Suppose you want to buy one of these–or shares in any “hot” IPO.  How do you go about it?

Let’s take it as given that no ordinary retail investor is going to get an allocation of stock in the IPO itself.

Those shares normally go to the most important customers of the brokers who take the company public, not to retail investors or small institutions.  In fact, unless you’re very close relatives or friends of the top management of the company going public–and they use their influence to direct shares your way (how likely is that?)–being offered shares in an IPO in the US as a retail investor is probably a red flag.  It suggests no one higher up in the food chain wants them.  So, to mix metaphors a bit, the underwriters are forced to reach down to the bottom of the barrel to get the deal sold.  In other markets, Hong Kong, for example, there can be special tranches of stock reserved for retail investors.  But the amount of stock you will receive in a “hot” IPO is likely to be very small.

So, to participate we have to buy shares on the open market.

my rules

While every situation is a little different, I’ve found that the rules I developed for myself while I was running a tiny mutual fund in the 1980s (too tiny to get many IPO allocations) have served me well over the years.  They are:

1.  Read the offering documents carefully and try to calculate the rate of growth of future profits.  this is how you decide what price is reasonable to pay. Like any other kind of investment, understanding valuation is by far the most important factor in success.  For a US investor trying to buy a foreign stock this can be a problem, since the documents won’t be available to you (even on the internet) until after the IPO.
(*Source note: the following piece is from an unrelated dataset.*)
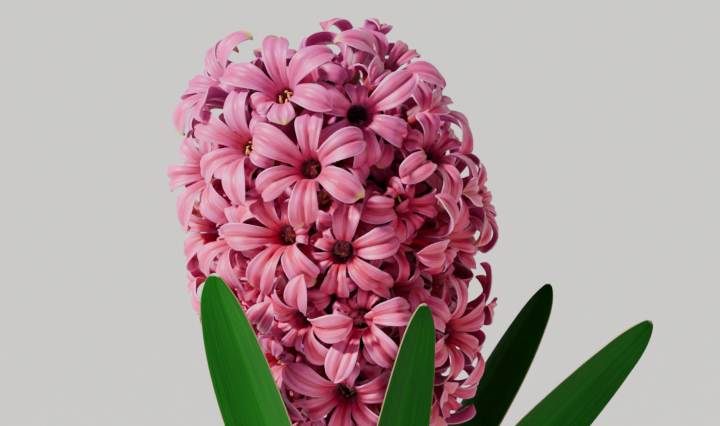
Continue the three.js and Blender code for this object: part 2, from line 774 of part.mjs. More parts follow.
/** The flower head's florets, each standing on its own foot. */
function makeFlorets(florets, random) {
  const crowd = new Crowd();
  for (const floret of florets) {
    const { root, foot, mouth } = floret;
    const elbow = elbowOf(floret);
    crowd.addLine(root, foot, FLORET.baseRadius + BALL.radius / 2, floret);
    crowd.addLine(foot, elbow, FLORET.ovary.radius + BALL.radius / 2, floret);
    crowd.addLine(elbow, mouth, FLORET.ovary.radius + BALL.radius / 2, floret);
    crowd.add(mouth, BALL.mouth, floret);
  }
  return florets.map((floret, i) => {
    const name = `floret_${String(i + 1).padStart(2, "0")}`;
    const mesh = piece(name, floretGeometry(floret, crowd, random), petalPink);
    mesh.applyMatrix4(floret.frame);
    return mesh;
  });
}

// ---------------------------------------------------------------------------------------------------------
// Stem
// ---------------------------------------------------------------------------------------------------------

/** The stem's own column, bowed as the head leans. */
function columnGeometry(top) {
  const foot = BULB.top - BULB.neckDepth + GAP;
  const headFoot = HEAD.centre - HEAD.halfHeight;
  const skin = new Skin();
  let ring = null;
  for (let i = 0; i < STEM.stations; i++) {
    const z = mix(foot, top, i / (STEM.stations - 1));
    const radius =
      z < headFoot
        ? mix(STEM.footRadius, STEM.headRadius, (z - foot) / (headFoot - foot))
        : mix(STEM.headRadius, STEM.tipRadius, (z - headFoot) / (top - headFoot));
    const next = skin.ring(circle(radius, z, STEM.sides, 0).map((p) => p.setX(p.x + stemShift(z))));
    if (ring) skin.band(ring, next);
    else skin.root(next, skin.point(0, 0, z));
    ring = next;
  }
  skin.tip(ring, skin.point(stemShift(top), 0, top + 1));
  return skin.geometry();
}

/** A floret's stalk, from deep in the column to just short of the floret's foot. */
function stalkGeometry({ root, foot, facing }) {
  const outward = foot.clone().sub(root).normalize();
  const length = root.distanceTo(foot) - GAP - FLORET.baseRadius * Math.sin(outward.angleTo(facing));
  const stalk = new THREE.CylinderGeometry(FLORET.baseRadius, FLORET.baseRadius + 0.1, length, 5);
  stalk.rotateX(Math.PI / 2);
  stalk.translate(0, 0, length / 2);
  return stalk.applyMatrix4(frameFacing(outward).setPosition(root));
}

/** A closed bud, blunt at its tip, with its foot sunk into the stem's tip. */
function budGeometry({ azimuth, tilt, length }, top) {
  const skin = new Skin();
  const rings = BUD.rings.map(([wide, share]) =>
    skin.ring(circle(BUD.radius * wide, length * share, BUD.sides, 0)),
  );
  skin.root(rings[0], skin.point(0, 0, 0));
  rings.slice(1).forEach((ring, i) => skin.band(rings[i], ring));
  skin.tip(rings.at(-1), skin.point(0, 0, length));
  const facing = new THREE.Vector3(0, 0, 1)
    .applyAxisAngle(new THREE.Vector3(1, 0, 0), radians(tilt))
    .applyAxisAngle(new THREE.Vector3(0, 0, 1), radians(azimuth));
  const foot = new THREE.Vector3(stemShift(top), 0, top - BUD.sink);
  return skin.geometry().applyMatrix4(frameFacing(facing).setPosition(foot));
}

/** The column with a stalk for each floret and the buds at its tip. */
function makeStem(florets) {
  const top = Math.max(...florets.map((floret) => floret.root.z)) + STEM.tipLength;
  let stem = solidOf(columnGeometry(top));
  for (const floret of florets) stem = stem.add(solidOf(stalkGeometry(floret)));
  for (const bud of BUDS) stem = stem.add(solidOf(budGeometry(bud, top)));
  return piece("stem", geometryOf(stem), stemGreen);
}

// ---------------------------------------------------------------------------------------------------------
// The plant
// ---------------------------------------------------------------------------------------------------------

const random = randomSource(SEED);
const florets = standFlorets(random);
const head = new THREE.Group();
head.add(...makeFlorets(florets, random));

const plant = new THREE.Group();
plant.add(makePot(), makeSoil(), makeBulb(), ...LEAVES.map(makeLeaf), makeStem(florets), head);

export default plant;
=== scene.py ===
"""A pink hyacinth in full flower, grown from a bulb in a round terracotta pot.

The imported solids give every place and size. A floret or a leaf is read back from its solid as a few
cross-sections, and a finer blade is drawn through them. Metres, +Z up, and the plant's front faces -Y.
"""

import logging
import math
import random
from collections.abc import Callable, Iterable, Sequence
from dataclasses import dataclass, field
from enum import Enum
from typing import Any

import bmesh
import bpy
import numpy as np
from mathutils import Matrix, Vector, noise


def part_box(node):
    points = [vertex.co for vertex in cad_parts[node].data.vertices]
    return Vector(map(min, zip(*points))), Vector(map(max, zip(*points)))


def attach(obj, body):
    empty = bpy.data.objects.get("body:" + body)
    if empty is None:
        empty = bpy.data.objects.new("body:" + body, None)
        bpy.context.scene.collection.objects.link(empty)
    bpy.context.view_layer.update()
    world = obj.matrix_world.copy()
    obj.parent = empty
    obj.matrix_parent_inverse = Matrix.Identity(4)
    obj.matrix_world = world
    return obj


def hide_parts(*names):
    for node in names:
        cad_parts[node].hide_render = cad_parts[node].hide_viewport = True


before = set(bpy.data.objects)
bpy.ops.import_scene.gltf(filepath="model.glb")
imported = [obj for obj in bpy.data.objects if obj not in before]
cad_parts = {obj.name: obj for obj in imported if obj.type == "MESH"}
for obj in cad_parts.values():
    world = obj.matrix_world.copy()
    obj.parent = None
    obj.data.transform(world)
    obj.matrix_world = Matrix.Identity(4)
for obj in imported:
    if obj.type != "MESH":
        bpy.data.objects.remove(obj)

LOG = logging.getLogger("hyacinth")
MM = 0.001
WELD = 2e-6  # points nearer than this are one
BODY = "root"
SEED = 1861
TEPALS = 6  # of each floret
HEAD_MIDDLE = 0.222  # the height of the flower head's middle

Grid = np.ndarray
Colour = tuple[float, float, float, float]
Span = tuple[float, float]
Rows = tuple[tuple[float, ...], ...]
Socket = bpy.types.NodeSocket
Piece = bpy.types.Object
Draw = random.Random


def colour(red: int, green: int, blue: int) -> Colour:
    """Turns screen values into linear light.

    Args:
        red: From 0 to 255, as are the other two.
        green: The green value.
        blue: The blue value.

    Returns:
        The colour with an alpha of 1.
    """
    def linear(value: int) -> float:
        """One channel in linear light."""
        share = value / 255
        return share / 12.92 if share <= 0.04045 else ((share + 0.055) / 1.055) ** 2.4

    return (linear(red), linear(green), linear(blue), 1.0)


# ---- Node trees ----


def operator(operation: str, swapped: bool = False) -> Callable[..., "Signal"]:
    """Makes an operator of signals.

    Args:
        operation: The Math node's operation.
        swapped: Whether the signal stands on the right.

    Returns:
        The operator, which adds the node.
    """
    def apply(signal: "Signal", *others: "Number") -> "Signal":
        """The result of the operation."""
        return signal.tree.maths(operation, *(*others, signal) if swapped else (signal, *others))

    return apply


class Signal:
    """A number that comes out of a socket. Arithmetic on it adds Math nodes to its tree."""

    def __init__(self, tree: "Tree", socket: Socket) -> None:
        """Keeps the tree and the socket."""
        self.tree = tree
        self.socket = socket

    __add__ = __radd__ = operator("ADD")
    __mul__ = __rmul__ = operator("MULTIPLY")
    __sub__ = operator("SUBTRACT")
    __rsub__ = operator("SUBTRACT", swapped=True)
    __truediv__ = operator("DIVIDE")
    __rtruediv__ = operator("DIVIDE", swapped=True)
    __pow__ = operator("POWER")
    __rpow__ = operator("POWER", swapped=True)
    __abs__ = operator("ABSOLUTE")

    def held(self) -> "Signal":
        """The number kept from 0 to 1."""
        return self.rise(0, 1, "LINEAR")

    def rise(self, low: float, high: float, form: str = "SMOOTHSTEP") -> "Signal":
        """A step from 0 to 1.

        Args:
            low: Where the step starts.
            high: Where it ends.
            form: Smooth, or straight.

        Returns:
            0 up to low, and 1 from high on.
        """
        sockets = {"Value": self, "From Min": low, "From Max": high}
        step = self.tree.node("ShaderNodeMapRange", {"interpolation_type": form}, sockets)
        return Signal(self.tree, step.outputs[0])


Number = Signal | float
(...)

2.  If the stock goes down on day 1 (as ZNGA is doing while I’m writing this), that’s a very bad sign.

3.  First day trading can be very volatile.  Use limit orders, not market orders.

4.  Don’t buy the entire position on day 1.  Three reasons, two relating to attempts by institutions to game the IPO system to get better allocations of future issues:

–retail investors may place market orders, driving up the stock price

–some institutions want to be seen by the underwriters as buying stock on the first day.  They think this establishes them as serious long-term shareholders and not “flippers” (people who only want to make a quick profit on getting an IPO allocation and who dump the stock on the market as fast as they can).  Underwriters generally hate flippers, since a large amount of flipping threatens to depress the stock price on day 1, making the issue seem less successful.  So, rightly or wrongly, buying institutions hope they’ll get larger allocations of future issues as a reward.

institutions that want to be seen as regular supports of an underwriters IPOs (i.e., they’ll take anything) and as long-term holders of everything may start to sell after a week or two, when they think underwriters won’t notice, thus preserving their A-list status.

3.  A week or two after the initial trading day, after the IPO hoopla is over and when the institutions I describe in my last point above begin to sell, there may well be a chance to buy the stock at a lower price than on day 1.

4.  Keep a list of interesting stocks you might like to buy but think are too expensive now.  Every so often–too often nowadays, in my opinion–stock markets get frightened and sell off in a crazy way.  Everything goes down; small stocks can go down a lot.

I’ve found these to be excellent times to buy the formerly hot IPO stocks.